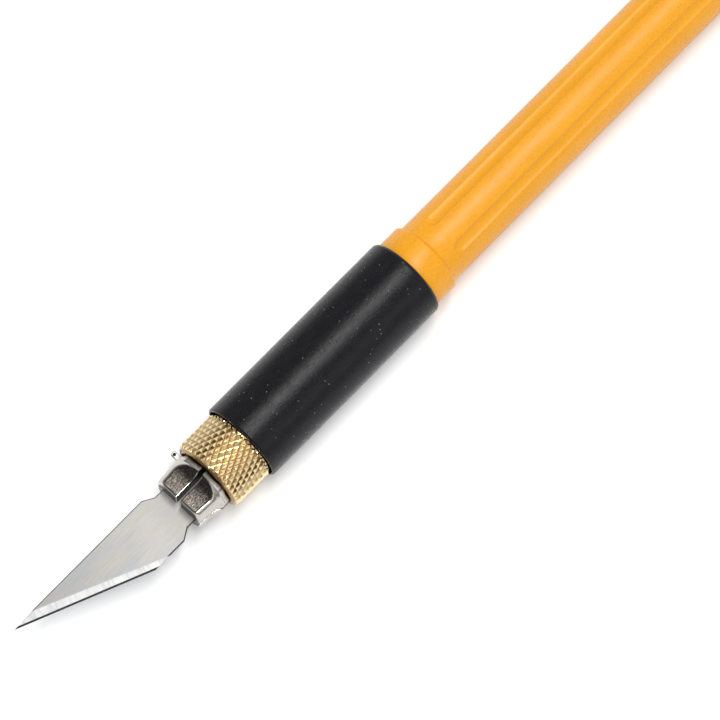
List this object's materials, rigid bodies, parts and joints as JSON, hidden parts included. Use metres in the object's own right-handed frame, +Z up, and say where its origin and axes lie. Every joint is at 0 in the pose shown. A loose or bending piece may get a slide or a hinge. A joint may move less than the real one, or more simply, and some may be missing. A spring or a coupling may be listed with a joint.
{
  "type": "hobby craft knife",
  "caption": "Pen-shaped craft knife with a pointed blade in a split-jaw chuck with a knurled nut, a rubber grip, a fluted handle and a tail cap carrying spare blades.",
  "frame": {"origin": "midway along the knife from blade tip to tail, under its axis, on the surface it rests on", "axes": "+X along the knife towards the tail, +Z up, the cutting edge towards -Y, the blade level"},
  "size_m": [0.165, 0.0134, 0.0121],
  "materials": {
    "blade_steel": "satin rolled steel with a bright ground bevel",
    "jaw_steel": "bright nickel plate with dark ground flats",
    "inner_steel": "turned",
    "ring_steel": "blackened",
    "nut_brass": "bright diamond knurl",
    "ferrule_brass": "turned",
    "grip_rubber": "satin black",
    "handle_plastic": "fine matte grain",
    "seal_rubber": "smooth",
    "rack_plastic": "smooth"
  },
  "bodies": {
    "handle": {"handle_barrel": "handle_plastic", "rubber_grip": "grip_rubber", "threaded_ferrule": "ferrule_brass", "collet_shank": "inner_steel", "cross_pin": "inner_steel"},
    "upper_spine_jaw": {"jaw_upper_spine": "jaw_steel"},
    "upper_edge_jaw": {"jaw_upper_edge": "jaw_steel"},
    "lower_spine_jaw": {"jaw_lower_spine": "jaw_steel"},
    "lower_edge_jaw": {"jaw_lower_edge": "jaw_steel"},
    "ring": {"thrust_ring": "ring_steel"},
    "nut": {"knurled_nut": "nut_brass"},
    "fitted_blade": {"blade": "blade_steel"},
    "cap": {"tail_cap": "handle_plastic", "cap_seal_ring": "seal_rubber", "blade_rack": "rack_plastic", "rack_pin": "inner_steel", "spare_straight_blade": "blade_steel", "spare_curved_blade": "blade_steel", "spare_chisel_blade": "blade_steel"}
  },
  "joints": [
    {"name": "nut_turn", "type": "hinge", "parent": "ring", "child": "nut", "pos_m": [-0.047, 0, 0.00605], "axis": [1, 0, 0], "range_deg": [0, 360]},
    {"name": "nut_travel", "type": "slide", "parent": "handle", "child": "ring", "axis": [1, 0, 0], "range_m": [0, 0.0007]},
    {"name": "upper_spine_jaw_flex", "type": "hinge", "parent": "handle", "child": "upper_spine_jaw", "pos_m": [-0.0406, 0.00184, 0.00789], "axis": [0, 0.7071, -0.7071], "range_deg": [0, 2]},
    {"name": "upper_edge_jaw_flex", "type": "hinge", "parent": "handle", "child": "upper_edge_jaw", "pos_m": [-0.0406, -0.00184, 0.00789], "axis": [0, 0.7071, 0.7071], "range_deg": [0, 2]},
    {"name": "lower_spine_jaw_flex", "type": "hinge", "parent": "handle", "child": "lower_spine_jaw", "pos_m": [-0.0406, 0.00184, 0.00421], "axis": [0, -0.7071, -0.7071], "range_deg": [0, 2]},
    {"name": "lower_edge_jaw_flex", "type": "hinge", "parent": "handle", "child": "lower_edge_jaw", "pos_m": [-0.0406, -0.00184, 0.00421], "axis": [0, -0.7071, 0.7071], "range_deg": [0, 2]},
    {"name": "blade_pull", "type": "slide", "parent": "handle", "child": "fitted_blade", "axis": [-1, 0, 0], "range_m": [0, 0.03]},
    {"name": "cap_pull", "type": "slide", "parent": "handle", "child": "cap", "axis": [1, 0, 0], "range_m": [0, 0.06]}
  ],
  "couplings": [
    {"joint": "nut_turn", "follows": "nut_travel", "rad_per_m": 8975.9},
    {"joint": "upper_spine_jaw_flex", "follows": "nut_travel", "rad_per_m": 49.866},
    {"joint": "upper_edge_jaw_flex", "follows": "nut_travel", "rad_per_m": 49.866},
    {"joint": "lower_spine_jaw_flex", "follows": "nut_travel", "rad_per_m": 49.866},
    {"joint": "lower_edge_jaw_flex", "follows": "nut_travel", "rad_per_m": 49.866}
  ]
}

■ **Work instructions**
Repeat the material in full, exactly as it stands.

■ **The result**
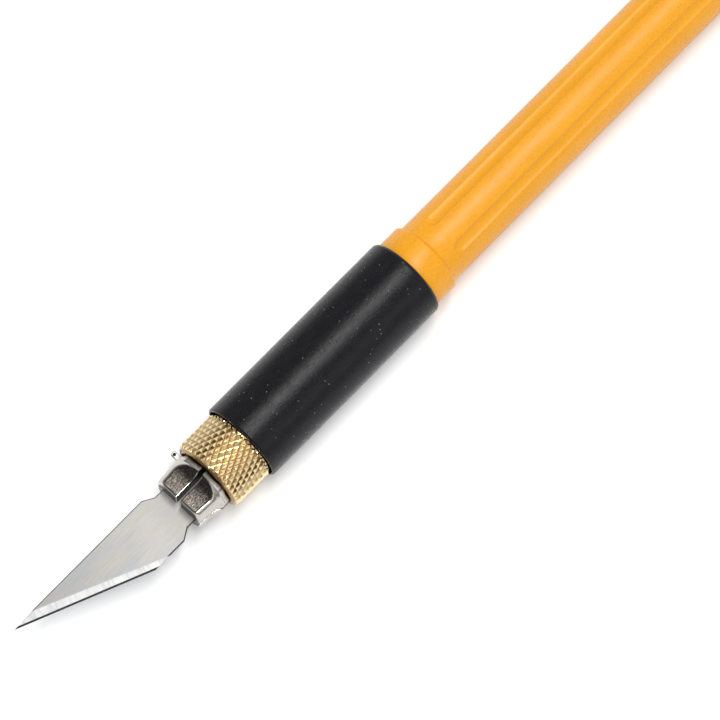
List this object's materials, rigid bodies, parts and joints as JSON, hidden parts included. Use metres in the object's own right-handed frame, +Z up, and say where its origin and axes lie. Every joint is at 0 in the pose shown. A loose or bending piece may get a slide or a hinge. A joint may move less than the real one, or more simply, and some may be missing. A spring or a coupling may be listed with a joint.
{
  "type": "hobby craft knife",
  "caption": "Pen-shaped craft knife with a pointed blade in a split-jaw chuck with a knurled nut, a rubber grip, a fluted handle and a tail cap carrying spare blades.",
  "frame": {"origin": "midway along the knife from blade tip to tail, under its axis, on the surface it rests on", "axes": "+X along the knife towards the tail, +Z up, the cutting edge towards -Y, the blade level"},
  "size_m": [0.165, 0.0134, 0.0121],
  "materials": {
    "blade_steel": "satin rolled steel with a bright ground bevel",
    "jaw_steel": "bright nickel plate with dark ground flats",
    "inner_steel": "turned",
    "ring_steel": "blackened",
    "nut_brass": "bright diamond knurl",
    "ferrule_brass": "turned",
    "grip_rubber": "satin black",
    "handle_plastic": "fine matte grain",
    "seal_rubber": "smooth",
    "rack_plastic": "smooth"
  },
  "bodies": {
    "handle": {"handle_barrel": "handle_plastic", "rubber_grip": "grip_rubber", "threaded_ferrule": "ferrule_brass", "collet_shank": "inner_steel", "cross_pin": "inner_steel"},
    "upper_spine_jaw": {"jaw_upper_spine": "jaw_steel"},
    "upper_edge_jaw": {"jaw_upper_edge": "jaw_steel"},
    "lower_spine_jaw": {"jaw_lower_spine": "jaw_steel"},
    "lower_edge_jaw": {"jaw_lower_edge": "jaw_steel"},
    "ring": {"thrust_ring": "ring_steel"},
    "nut": {"knurled_nut": "nut_brass"},
    "fitted_blade": {"blade": "blade_steel"},
    "cap": {"tail_cap": "handle_plastic", "cap_seal_ring": "seal_rubber", "blade_rack": "rack_plastic", "rack_pin": "inner_steel", "spare_straight_blade": "blade_steel", "spare_curved_blade": "blade_steel", "spare_chisel_blade": "blade_steel"}
  },
  "joints": [
    {"name": "nut_turn", "type": "hinge", "parent": "ring", "child": "nut", "pos_m": [-0.047, 0, 0.00605], "axis": [1, 0, 0], "range_deg": [0, 360]},
    {"name": "nut_travel", "type": "slide", "parent": "handle", "child": "ring", "axis": [1, 0, 0], "range_m": [0, 0.0007]},
    {"name": "upper_spine_jaw_flex", "type": "hinge", "parent": "handle", "child": "upper_spine_jaw", "pos_m": [-0.0406, 0.00184, 0.00789], "axis": [0, 0.7071, -0.7071], "range_deg": [0, 2]},
    {"name": "upper_edge_jaw_flex", "type": "hinge", "parent": "handle", "child": "upper_edge_jaw", "pos_m": [-0.0406, -0.00184, 0.00789], "axis": [0, 0.7071, 0.7071], "range_deg": [0, 2]},
    {"name": "lower_spine_jaw_flex", "type": "hinge", "parent": "handle", "child": "lower_spine_jaw", "pos_m": [-0.0406, 0.00184, 0.00421], "axis": [0, -0.7071, -0.7071], "range_deg": [0, 2]},
    {"name": "lower_edge_jaw_flex", "type": "hinge", "parent": "handle", "child": "lower_edge_jaw", "pos_m": [-0.0406, -0.00184, 0.00421], "axis": [0, -0.7071, 0.7071], "range_deg": [0, 2]},
    {"name": "blade_pull", "type": "slide", "parent": "handle", "child": "fitted_blade", "axis": [-1, 0, 0], "range_m": [0, 0.03]},
    {"name": "cap_pull", "type": "slide", "parent": "handle", "child": "cap", "axis": [1, 0, 0], "range_m": [0, 0.06]}
  ],
  "couplings": [
    {"joint": "nut_turn", "follows": "nut_travel", "rad_per_m": 8975.9},
    {"joint": "upper_spine_jaw_flex", "follows": "nut_travel", "rad_per_m": 49.866},
    {"joint": "upper_edge_jaw_flex", "follows": "nut_travel", "rad_per_m": 49.866},
    {"joint": "lower_spine_jaw_flex", "follows": "nut_travel", "rad_per_m": 49.866},
    {"joint": "lower_edge_jaw_flex", "follows": "nut_travel", "rad_per_m": 49.866}
  ]
}